Meanwhile 300 Allied grenadiers assaulted Le Guerchois' detachment (2 grenadier coys and 40 fusiliers) at the Croix-Faron on two sides. Le Guerchois resisted the first attack but seeing Allied reinforcements on their way and realising that his line of communication was threatened, he retired to the camp of Sainte-Catherine. From the Croix-Faron, the Allies could observe all activities in Toulon. The Duke of Savoy and Prince Eugène went there to reconnoitre the entrenched camp. Seeing the French entrenchments full of cannon and defenders, the Duke of Savoy confided to Prince Eugène: "It is the hand of this old Grignan!"

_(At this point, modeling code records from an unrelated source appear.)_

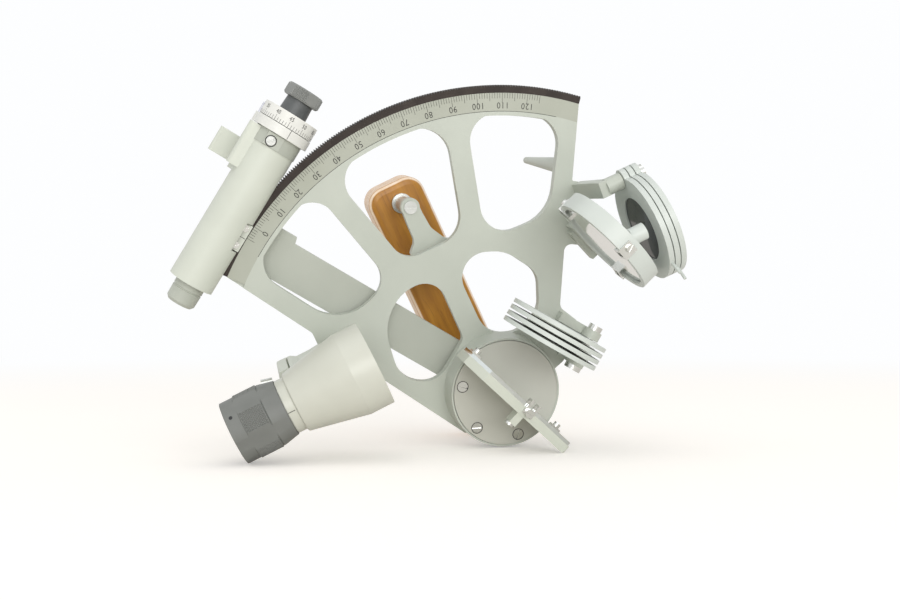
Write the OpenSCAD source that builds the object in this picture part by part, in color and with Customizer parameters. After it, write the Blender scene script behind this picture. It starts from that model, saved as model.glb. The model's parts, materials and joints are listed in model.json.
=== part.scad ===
// Drum sextant lying on its hub, its eyepiece and its handle.
// Drawn with x to the right and z up in the plane of the frame, y away from the front,
// from the axis of the index arm on the front face, then leaned onto the flat.

/* [Frame] */
// Radius of the limb's outer edge from the index axis
scale_r = 162; // [156:0.5:168]
// Width of the limb band
limb_w = 12; // [9:0.5:14]
// Thickness of the limb band
limb_t = 8; // [6.5:0.5:9]
// Thickness of the frame plate
plate_t = 5; // [3.5:0.5:6]
// Thickness of the inlaid scale strip
strip_t = 1.2; // [0.8:0.1:2]
// Width of the inlaid scale strip
strip_w = 9.7; // [8:0.1:10.5]
// Width of the toothed rack's solid part
rack_w = 3.3; // [2.5:0.1:4]
// Height of the rack's teeth
tooth_h = 0.9; // [0.6:0.1:1.1]
// Length of the feet behind the frame plate
foot_len = 67; // [60:1:74]
// Radius of the feet at their tips
foot_tip_r = 2; // [1.5:0.5:3]

/* [Hub and index arm] */
// Radius of the hub at its front
hub_r = 30.5; // [30:0.1:33]
// How far the hub stands in front of the plate
hub_depth = 13; // [12:0.5:14]
// How much wider the hub is at the plate
hub_flare = 1.2; // [0.4:0.2:4]
// Radius of the index disc
disc_r = 29.2; // [27:0.1:29.5]
// Thickness of the index disc
disc_t = 5.4; // [4:0.2:6]
// Radius of the index axle
axle_r = 8; // [6:0.5:9]
// Wall of the pivot bush
bush_wall = 3; // [2:0.5:4]
// Thickness of the index arm
arm_t = 3.6; // [3:0.2:4.4]
// Width of the index arm
arm_w = 22.8; // [20:0.2:24]
// Radius of the index arm's round end on the axle
arm_hub_r = 20.5; // [18:0.5:21]

/* [Micrometer] */
// Radius of the worm barrel
barrel_r = 12.4; // [11.6:0.1:13]
// Length of the worm barrel
barrel_len = 81; // [76:1:86]
// Radius of the worm
worm_r = 8.1; // [7.5:0.1:8.2]
// Radius of the worm's journals
journal_r = 4; // [3:0.5:5]
// Radius of the micrometer drum
drum_r = 15; // [13.5:0.5:16]
// Width of the micrometer drum
drum_w = 7.2; // [6:0.2:9]
// Radius of the knurled drum knob
knob_r = 10; // [8:0.5:12]
// Width of the knurled drum knob
knob_w = 6.6; // [5:0.2:9]
// Thickness of the clear index ring
index_ring_t = 5.2; // [4:0.2:6]

/* [Mirrors] */
// Distance of the optical axis in front of the frame plate
optic_y = 42; // [41:0.5:44]
// Length of the index mirror frame along the mirror
index_len = 71.8; // [64:0.2:72]
// Height of the index mirror frame above the disc
index_h = 28.9; // [26:0.1:29.5]
// Thickness of the index mirror frame behind its glass
index_back_t = 5; // [3:0.1:5.2]
// Thickness of the index mirror's glass
index_glass_t = 2; // [1.6:0.1:2.2]
// Radius of the horizon mirror housing
horizon_r = 29.8; // [28:0.2:31]
// Depth of the horizon mirror housing
horizon_depth = 9.5; // [8:0.5:11]
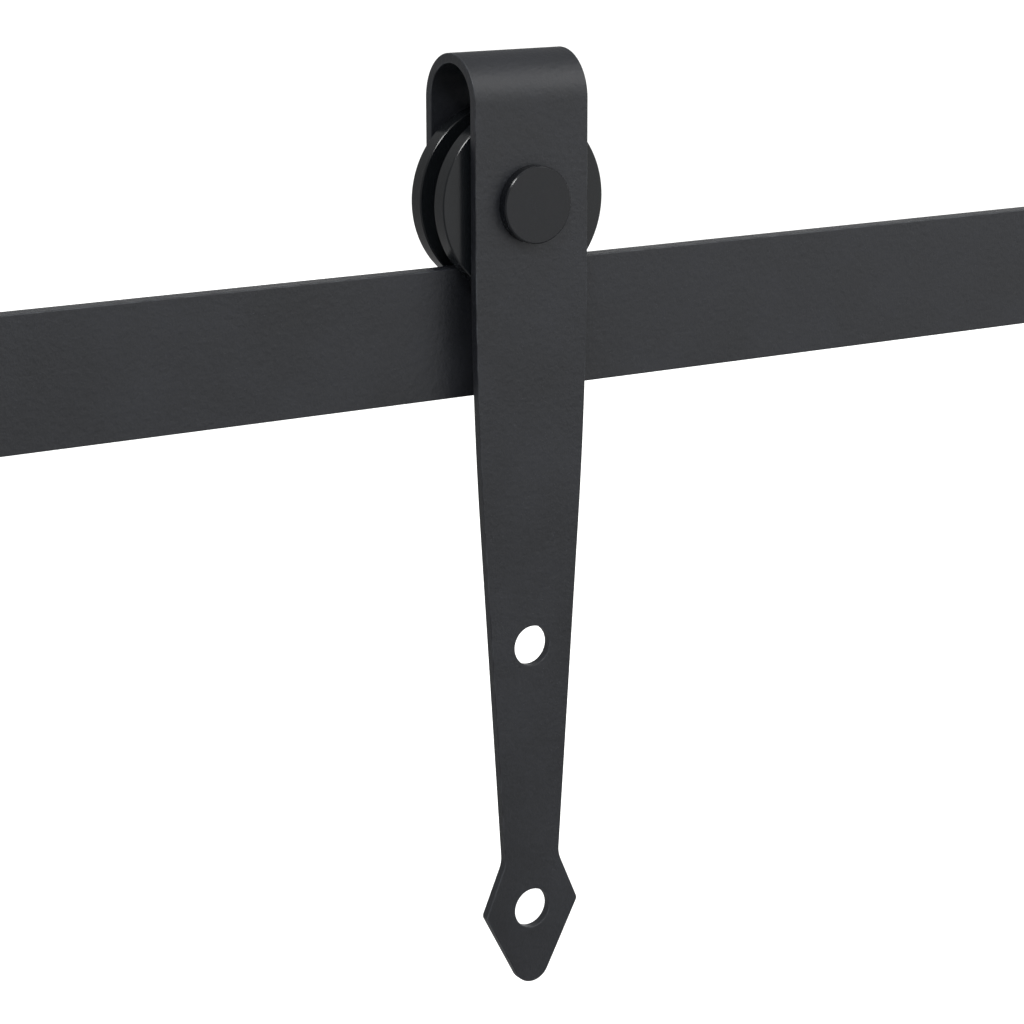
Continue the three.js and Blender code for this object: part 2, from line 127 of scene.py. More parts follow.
def smoothShade(mesh, sharpAngle=35):  # smooth over rounded corners, sharp at real ones
    mesh.shade_smooth()
    mesh.set_sharp_from_angle(angle=radians(sharpAngle))


def meshObject(name, bm, weld=1e-7):
    bmesh.ops.remove_doubles(bm, verts=bm.verts, dist=weld)
    bmesh.ops.recalc_face_normals(bm, faces=bm.faces)
    mesh = bpy.data.meshes.new(name)
    bm.to_mesh(mesh)
    bm.free()
    smoothShade(mesh)
    obj = bpy.data.objects.new(name, mesh)
    bpy.context.scene.collection.objects.link(obj)
    return obj


# Gives 1 to the narrow strips that round the corners and 0 to the rest, for the wear in the materials.
def markEdges(mesh, bend=radians(9), widest=mm):
    bm = bmesh.new()
    bm.from_mesh(mesh)
    turns = {e.index for e in bm.edges if e.is_manifold and e.calc_face_angle_signed() > bend}
    wear = []
    for face in bm.faces:
        middles = [(e.verts[0].co + e.verts[1].co) / 2 for e in face.edges if e.index in turns]
        narrow = any((a - b).length < widest for a, b in combinations(middles, 2))
        isStrip = narrow and len(face.verts) <= 4  # a face round a hole has more
        wear += [float(isStrip)] * len(face.verts)
    bm.free()
    mesh.attributes.new("edgeWear", "FLOAT", "CORNER").data.foreach_set("value", wear)


def baked(obj):  # the piece's mesh with its modifiers worked in
    bpy.context.view_layer.update()
    depsgraph = bpy.context.evaluated_depsgraph_get()
    made = bpy.data.meshes.new_from_object(obj.evaluated_get(depsgraph), depsgraph=depsgraph)
    obj.modifiers.clear()
    obj.data = made
    return obj


def settle(obj, body, slot, material, *nodes):  # the last step for every piece
    if material:
        obj.data.materials.clear()
        obj.data.materials.append(material)
    weighted = obj.modifiers.new("flat faces", "WEIGHTED_NORMAL")  # rounded corners leave the flats flat
    weighted.keep_sharp = True
    baked(obj)
    markEdges(obj.data)
    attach(obj, body)
    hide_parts(*nodes)
    return obj


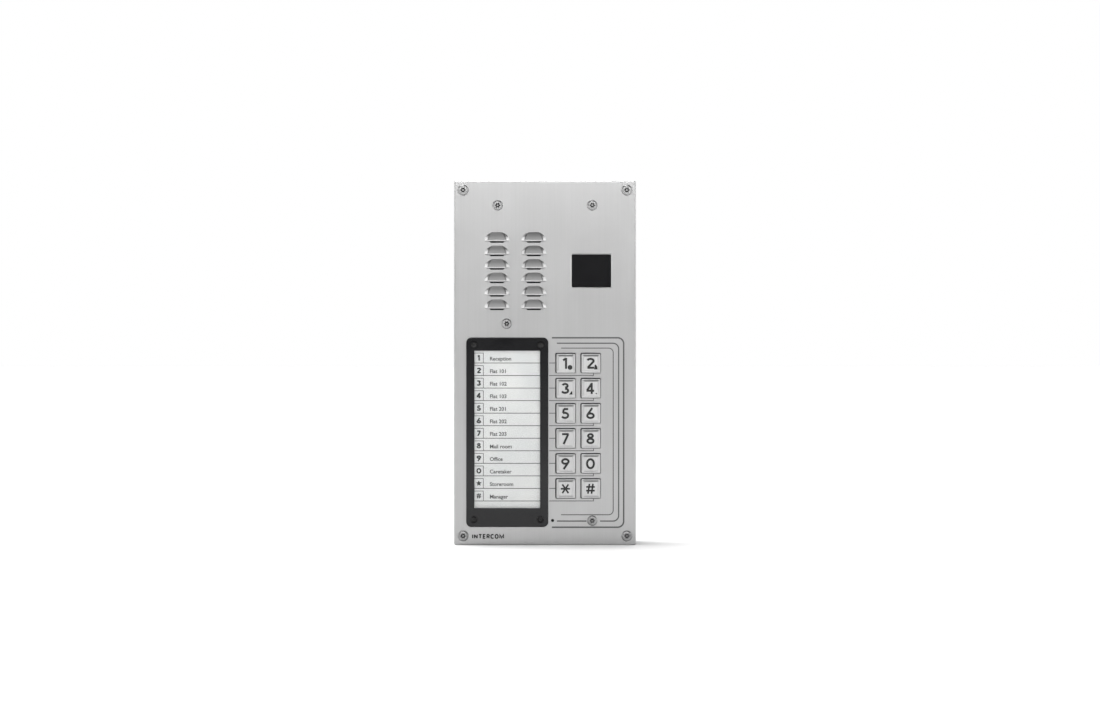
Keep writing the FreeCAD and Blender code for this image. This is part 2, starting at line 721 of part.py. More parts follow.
def make_speaker_yoke():
    """The steel front plate, and the back plate with its pole."""
    front = ring(SPEAKER_X, SPEAKER_Z, 14.5, 5.4, BASKET_FLOOR + 0.8, BASKET_FLOOR + 2.8)
    back = rod(SPEAKER_X, SPEAKER_Z, 14.5, BASKET_FLOOR + 7.8, BASKET_FLOOR + 9.8)
    pole = rod(SPEAKER_X, SPEAKER_Z, 4.5, BASKET_FLOOR + 0.8, BASKET_FLOOR + 7.8)
    return apart([front, together([back, pole])])


def make_speaker_clips():
    clips = []
    for angle, (x, z) in zip(SPEAKER_CLIP_ANGLES, SPEAKER_STUDS):
        plate = slab(x - 1.15, z, 11.3, 8.0, SPEAKER_FLANGE_END, CLIP_END, 1.0)
        foot = slab(x + 3.5, z, 2.0, 8.0, PLATE_BACK, SPEAKER_FLANGE_END)
        clip = together([plate, foot]).cut(rod(x, z, 1.7, SPEAKER_FLANGE_END - 1, CLIP_END + 1))
        clip.rotate(at(x, 0, z), Vector(0, 1, 0), -angle)
        clips.append(clip)
    return apart(clips)


# ---- camera ---------------------------------------------------------------------------------
def window_slab(margin, start, end, radius):
    """A flat piece that is this much larger all told than the camera's opening."""
    return slab(WINDOW_X, WINDOW_Z, WINDOW_WIDTH + margin, WINDOW_HEIGHT + margin, start, end, radius)


def make_camera_window():
    """A smoked pane: a raised land in the faceplate's opening and a flange behind it."""
    land = window_slab(-0.3, PANE_RECESS, CAMERA_GASKET_END, 0.6)
    flange = window_slab(5.4, CAMERA_GASKET_END, PANE_END, 1.0)
    return together([land, flange])


def make_camera_gasket():
    outer = window_slab(5.4, PLATE_BACK, CAMERA_GASKET_END, 1.0)
    return outer.cut(window_slab(0.4, PLATE_BACK, CAMERA_GASKET_END, 0.6))


def make_camera_shroud():
    """A moulded tube that clamps the pane and carries the camera board."""
    flange = slab(WINDOW_X, WINDOW_Z, 36.0, 48.0, PANE_END, SHROUD_FLANGE_END, 3.0)
    tube = slab(WINDOW_X, WINDOW_Z, 36.0, 32.0, SHROUD_FLANGE_END, CAMERA_BOARD_DEPTH, 2.0)
    bore = slab(WINDOW_X, WINDOW_Z, 33.0, 29.0, SHROUD_FLANGE_END, CAMERA_BOARD_DEPTH + 1, 1.0)
    view = slab(WINDOW_X, WINDOW_Z, WINDOW_WIDTH, WINDOW_HEIGHT, PANE_END - 1, SHROUD_FLANGE_END + 1, 0.8)
    holes = [rod(x, z, 1.7, PANE_END - 1, SHROUD_FLANGE_END + 1) for x, z in CAMERA_STUDS]
    return together([flange, tube]).cut([bore, view] + holes)


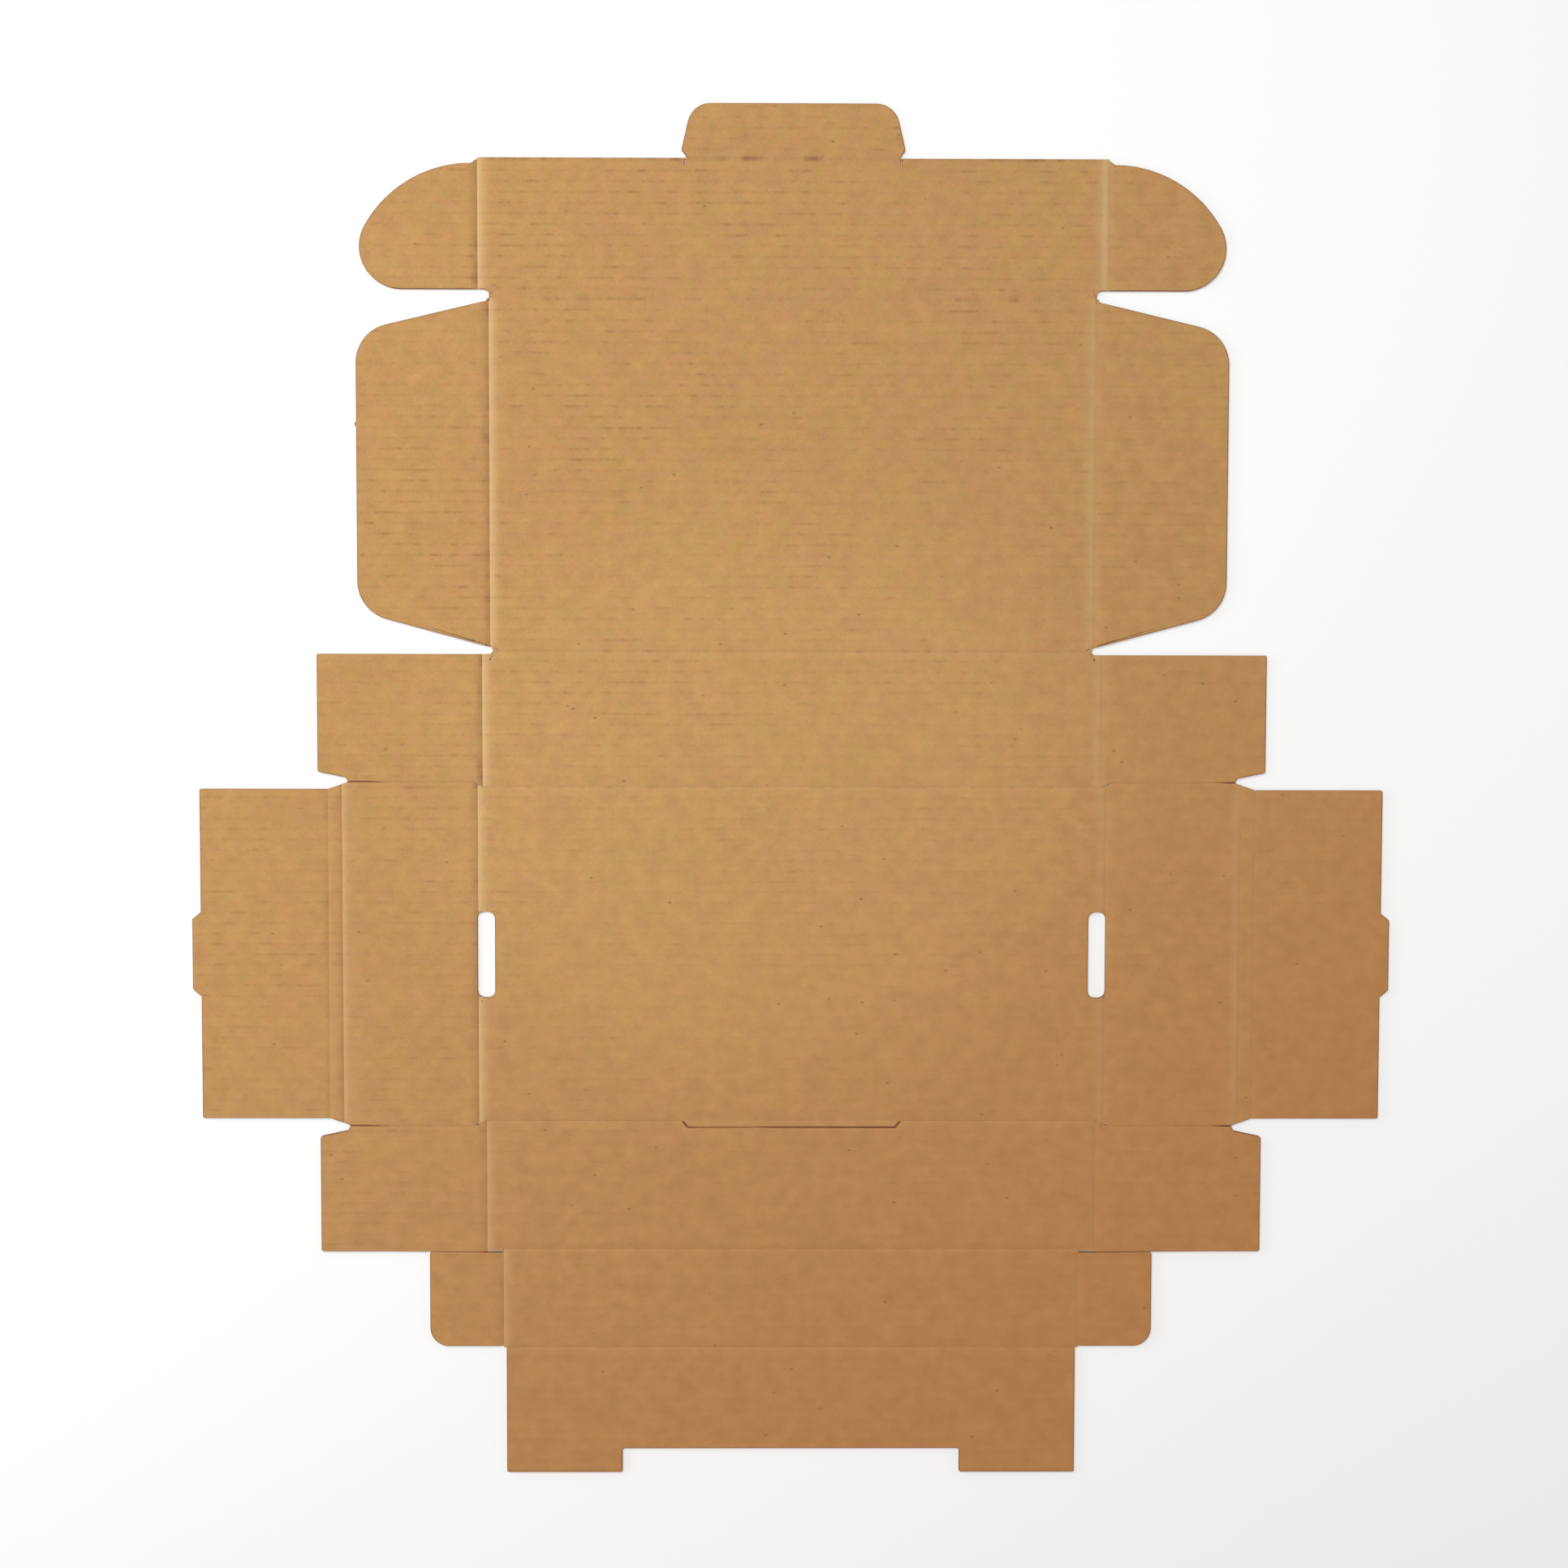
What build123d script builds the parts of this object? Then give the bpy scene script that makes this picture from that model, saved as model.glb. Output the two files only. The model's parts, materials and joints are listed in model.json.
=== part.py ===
from build123d import *
import os

# Corrugated mailer box, flat as it comes off the die: one sheet of brown board with
# its walls, flaps and lid still unfolded. The face that ends up inside looks up (+Z).
# +Y runs from the two feet towards the lid's lock tab, and X = 0 is the line of symmetry.
# The sheet is divided only along its creases, and each panel's hinge line is the bottom
# of the pressed groove, half way through the board.

# Board and press
board_t = 1.5            # thickness of the single-wall board
crease_depth = board_t / 2
crease_half = 3.0        # half width of a pressed crease
roll_crease_half = 2.0   # the two close creases of the roll-over edge are narrower
fold_gap = 0.1           # room left between folded layers
knife_gap = 0.3          # width of a knife cut once its edges have sprung apart
small_round = 0.6        # rounding of the small corners

# Lengths along Y, crease to crease
base_depth = 108.75
back_height = 43.5
lid_depth = 112.75
lid_front_height = 44.25
lock_tab_length = 17.25
front_height = 42.25
shelf_depth = 32.5
leg_height = front_height - board_t / 2 - fold_gap

# Lengths across X, crease to crease
base_width = 203.0
side_height = 43.8
roll_width = 3 * board_t
inner_height = 41.3
inner_tab_depth = 2.75
front_flap_room = 1.0    # room between the front corner flaps, folded in, and the side walls
front_width = base_width - 2 * (board_t + front_flap_room)
back_width = base_width - 2 * (board_t + fold_gap)
lid_width = 194.5
lid_front_width = 201.5
shelf_room = 1.75        # room between the shelf's wings and the inner walls
shelf_width = base_width - 2 * (roll_width + board_t + shelf_room)
leg_width = shelf_width - board_t - 2 * fold_gap
lid_flap_reach = 42.5
back_flap_reach = 53.1
front_flap_reach = 54.0
wing_reach = 24.0

# Crease stations, counted so that the sheet's middle is at Y = 0
sheet_length = (leg_height + shelf_depth + front_height + base_depth
                + back_height + lid_depth + lid_front_height + lock_tab_length)
y_foot = -sheet_length / 2
y_leg = y_foot + leg_height
y_shelf = y_leg + shelf_depth
y_front = y_shelf + front_height
y_back = y_front + base_depth
y_lid = y_back + back_height
y_lid_front = y_lid + lid_depth
y_lock = y_lid_front + lid_front_height
y_tip = y_lock + lock_tab_length
x_side = base_width / 2
x_roll = x_side + side_height
x_inner = x_roll + roll_width
x_edge = x_inner + inner_height
x_back = back_width / 2
x_front = front_width / 2
x_lid = lid_width / 2
x_ear = lid_front_width / 2
x_shelf = shelf_width / 2
x_leg = leg_width / 2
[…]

M. de Saint-Pater continued to command in Toulon, the covert way was confided to M. de Cadrieu. M. de Goesbriant and M. Dillon, assisted by M. de Montsoreau, M. de Carraccioli and the Comte de Villars, were charged of the entrenched camps. Brigadier Le Guerchois was charged to guard the crest of the mountain. With his left flank threatened, M. de Goesbriant rearranged his positions, closer to Toulon. Work on new entrenchments started immediately, while the entrenchments of the Sainte-Catherine camp were improved.
On 26 July, the 500 dismounted cavalrymen previously posted in Toulon left for Marseille.
The same day (26 July), the Maréchal de Tessé returned to Aix-en-Provence to take measures for the defence of Marseille, the Durance River and the Province of Languedoc. He also asked the Court for a reinforcement of 20 bns in addition to the 12 bns already on the march to join his army.
On 28 July, the Allies entrenched themselves while waiting for the arrival of additional artillery, which should be unloaded from their fleet. This fleet had been delayed in the Hyères Islands by a strong westerly wind. They also sent back part of their cavalry to Solliès to ease its subsistence.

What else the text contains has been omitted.